Last year, Scott vetoed a popular immigration bill that successfully made it through the Republican-led Florida House and Senate. It would have allowed many young undocumented immigrants to apply for a temporary drivers’ license. Scott wrote in his veto message at the time that he was against signing the bill into law because deferred action was a policy in the Obama administration, and not a rule written by Congress.
The bill would have given young undocumented immigrants greater opportunity to find work and go to school and had broad support from other Republicans. In the GOP-led Florida Senate, the bill passed unanimously. In the GOP-led Florida House, it passed 115-2.
Scott’s veto was considered a huge blow to the Hispanic community at the time.
Scott has also taken heat from Hispanics because of his ongoing purge of non-citizens from the voter rolls.
The state’s 2012 list of suspected non-citizen voters, which was then handed down to local election supervisors, was rife with errors. What greatly concerned Hispanic activists, though, were reports that the list included a disproportionate number of Hispanics and other minority voters.
A Hispanic voting rights group eventually sued the state and the purge was all but dead right before the presidential election last year.

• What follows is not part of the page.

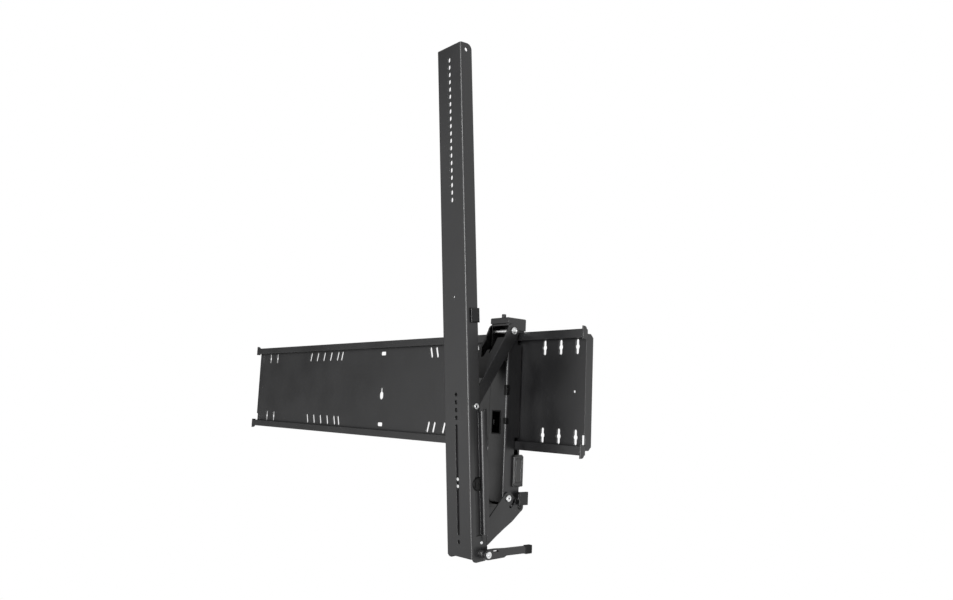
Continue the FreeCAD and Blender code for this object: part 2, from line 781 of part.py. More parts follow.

Scott has since renewed his effort to purge non-citizens from the state’s voter rolls. Already this year, minority groups have held press conferences speaking out against the purge. Members of the Florida Democratic Hispanic Caucus have noted that 82 percent of the names pulled in the first voter purge were non-white and 60 percent were Hispanic.
But Scott has been also trying to change this image.
Recently, Scott appointed Florida’s very first Hispanic Lieutenant Governor, Carlos Lopez-Cantera. He also told a group of Hispanic lawmakers recently that he would “consider” signing an in-state tuition bill if it came to his desk, which is a big turn-around considering his past with immigration bills.
But, this latest campaign snafu could hinder some of that work.
Former Republican state Representative Ana Rivas Logan and Miami-Dade Democratic Party Chair Annette Taddeo joined in the party bashing of Gov. Rick Scott on Tuesday and called on the governor to fire the staff whose anti-Hispanic slurs prompted his campaign finance chair to resign last week.
“Rick Scott’s campaign staff mocked Florida Hispanics like school children. That’s unacceptable from the people trying to elect a governor in one of the most diverse states in the nation,” said Rivas Logan, now a Miami Democrat, in a conference call with reporters. “These anti-Hispanic comments are exactly the kind of comments that made up my mind to leave the Republican Party.”
She criticized the governor for failing to apologize and move on and suggested that his passiveness “shows the culture of the campaign.”
Rivas Logan urged the governor to fire the staff who allegedly made the offensive remarks mocking Hispanics. “He needs to take a stand on this,” she said. “He needs to fire these people and hold them accountable and say that bigotry does not have a place in politics.”
A call with reporters this week came to an abrupt end when Lt. Gov. Lopez-Cantera got three straight questions about the incident.
Fernandez maintains he left the Scott campaign to spend more time with this family.